「日本のホテルチェーン再生に不可欠なブランド再構築」
「週刊ダイヤモンド」2000年12月9日号掲載
著者オリジナル版
〇 ホテルブランドを構成する要件
ホテルブランドを構成するファクターは、ビジョン、ポジショニング、立地、運営システム、人材、ハード・ソフトの表現力、そしてブランドネームとなる。
そしてそれを構築するベースは、ビジョン(経営理念)にある。どのようなホテルにしたいのか、経営トップの強い意志とマーケットを先読みする力が要求される。またビジョンは、従業員、オーナー、ユーザーの共感を呼ぶものでなくてならない。
たとえば、The Ritz-Cartonのビジョンは、徹底した顧客志向のホテルを目指すことであり、そのための従業員満足の思想を追求することにある。 マリオット社がThe
Ritz-Cartonを傘下におさめたのは、お互いのビジョンに共通点を見出し、より大きな相乗効果を生むことを期待してのことだった。
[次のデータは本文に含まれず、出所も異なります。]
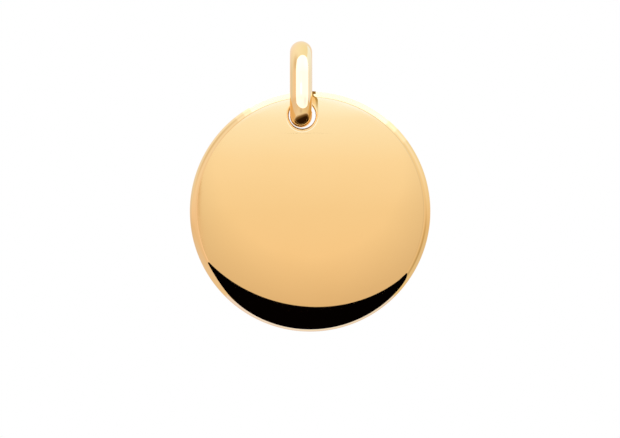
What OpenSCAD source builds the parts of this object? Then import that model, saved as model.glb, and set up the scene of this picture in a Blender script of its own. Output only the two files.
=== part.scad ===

ポジションニングは、立地により大勢が決まる。ここで重要なのはマネジメント会社やオーナーが立地を生かせるポジショニングを選択できるかどうかである。ビジョンとポジショニングを確立するうえで、運営システムと人材が重要なのは言うまでもない。ところが日本のホテル経営の場合、高度成長に支えられて自然発生的に運営スタイルが定着してしまい、そのために、運営責任者である総支配人の育成が遅れてしまった。ブランドを安定的に成立させためのベースになる経営の仕組みが日本のホテルにはないと言っても過言ではない。
外資系ホテルブランドの魅力は、内装と外装、とりわけ備品、アート、照明の表現力だろう。 もし今後日本のホテルが、個人ユーザーを意識し、その消費トレンドをライフスタイルのなかに自らの活路を見出そうとするなら、これらがもっとも重要なポイントとなる。
とは言え、ブランドネームの統一は、日本のホテル会社でも十分意識されている。しかし問題は、日本の大部分のチェーンホテルにおいて、ブランドネームだけが意識されていることだ。
今年、経営破綻した第一ホテルの場合も、ブランドネームに頼ったチェーン展開だった。ビジネスタイプから高級シティホテルまで、ポジショニングのまったく異なった46のホテル郡を、一つのブランドでくくるのはマーケティング戦略上、無理があったのではないか。
支援に立ち上がった阪急電鉄にしても、自らのホテル事業再編成が緒についたところであり、ブランド再構築の道筋はいまだ見えない。ブランドは、決して名前だけで構築されているのではない。少なくとも、ブランドネームだけで、お客を呼べる時代は終わった。